Buffalo Bills general manager Brandon Beane has been known to trade up the draft board. He hasn’t moved with his third-round picks, though, instead opting to stay put and selecting RB Devin Singletary (2019) and DT Harrison Phillips (2018). (He did use another 2018 third-round pick in the trade for WR Kelvin Benjamin, but that was before the draft.)
It may be that players tend to cluster in the third round for Beane, and he’s happy adding a solid player at a number of positions and doesn’t feel the need to move up for a falling player at a position of need. That’s his M.O. in the first and second rounds, and even in the back end of the third round where he traded up for TE Dawson Knox a year ago.

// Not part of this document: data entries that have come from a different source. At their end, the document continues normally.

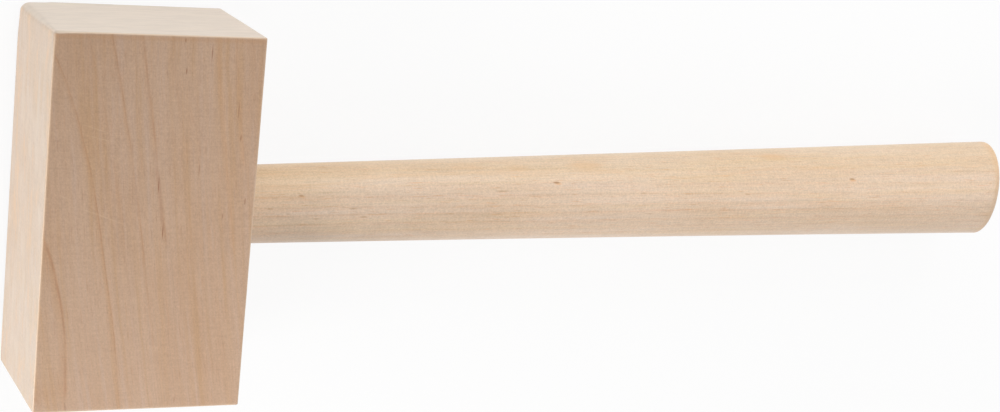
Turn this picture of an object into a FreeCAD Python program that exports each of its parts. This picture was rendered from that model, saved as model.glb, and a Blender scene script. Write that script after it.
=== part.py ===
import FreeCAD, Part
import math
import os

import Sketcher

# A joiner's mallet: a block of pale hardwood on a round turned handle.
#
# The handle has no shoulder. Its parallel end, the spigot, stands in a stopped round bore in
# the head's underside, so nothing shows on the crown. A wedge sits in a saw kerf in the spigot
# and butts against the bore's floor: as the handle is driven home, the wedge spreads the spigot
# along the head's grain and locks it for good. This is foxtail wedging.
#
# Frame: the mallet lies on one cheek. The origin is the centre of the head's lower cheek.
#   +X  from the crown to the underside, and on along the handle
#   +Y  from one striking face to the other, which is also the way of the head's grain
#   +Z  from the lower cheek to the upper one

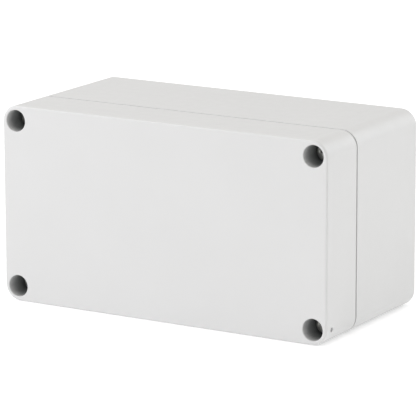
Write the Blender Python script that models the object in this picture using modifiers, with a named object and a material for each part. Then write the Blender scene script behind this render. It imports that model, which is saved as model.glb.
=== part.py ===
"""Wall-mounted electrical junction box with a screwed lid and a row of rail terminals.

Everything is modelled in the wall frame: x to the right, y up, and z away from the wall, with the
origin at the centre of the back face. One empty, wall_frame, then turns that frame so that z points
along the world's -Y, and the box stands on its long lower side.
"""

import math

import bmesh
import bpy
from mathutils import Matrix, Vector

MM = 0.001

# Enclosure, in millimetres
WIDTH = 120.0
HEIGHT = 65.0
DEPTH = 60.0
LID_DEPTH = 19.2
SEAM = 0.7
WALL = 3.5
FLOOR = 3.5
LID_FACE = 3.0
CORNER_RADIUS = 5.5
FRONT_FILLET = 0.7
BACK_FILLET = 1.2
SEAM_CHAMFER = 0.15

# Working allowances: gaps between pieces, cutters past a face, and overlaps of joined shapes
FIT_GAP = 0.1
TOUCH_GAP = 0.3
OVERCUT = 2.0
OVERLAP = 1.0

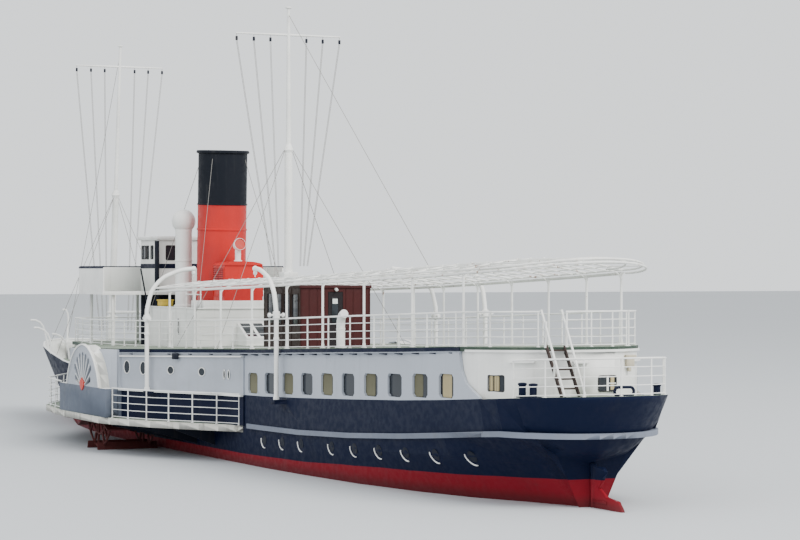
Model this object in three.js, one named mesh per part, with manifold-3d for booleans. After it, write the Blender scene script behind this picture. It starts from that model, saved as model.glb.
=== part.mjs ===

This year could be different. With ammunition at the back end of the 2020 NFL Draft and not many open roster slots, the players he might pick there are less valuable than landing a guy who has a major chance to contribute. If you spend a sixth-round pick on a guy you’re going to cut at the end of August, wouldn’t it make more sense to use it to move up and get the third-rounder you really want?
Here’s how the Bills could maneuver up in the third round of the 2020 NFL Draft by adding one of their current picks:
- Pick 86 (third) plus pick 128 (fourth) would get Buffalo approximately to pick 71.
- Pick 86 (third) plus pick 167 (fifth) would get Buffalo approximately to pick 79.
- Pick 86 (third) plus pick 188 (sixth) would get Buffalo approximately to pick 82.
- Pick 86 (third) plus pick 201 (sixth) would get Buffalo approximately to pick 83.
If they instead choose to package a few late-round picks, Buffalo could swing up a little bit further:
- Pick 86 (third) plus both sixth rounders would get Buffalo approximately to pick 78/79.
- Pick 86 (third) plus 167 (fifth) and 201 (sixth) would get Buffalo approximately to pick 76/77.
- Pick 86 (third) plus 167 (fifth) and 188 (sixth) would get Buffalo approximately to pick 75/76.
- Pick 86 (third) plus 128 (fourth) plus 167 (fifth) would get Buffalo approximately to pick 66.
That last trade seems a bit too high, as it lessens their ability to move up in the fourth round for a player who can still contribute almost immediately and develop into a long-term answer somewhere. You’re gutting the best chance of landing a young contributor.
I’d anticipate Buffalo holding onto the fourth-round pick, which puts pick 75 as the highest they could likely get. That makes a lot of sense in a realistic trade-up scenario for a player with a second-round grade falling into the middle of the third. If a player at a position of need (wide receiver, cornerback, edge rusher, or guard) has a second-round grade and is falling, it’s a move Beane is likely to make.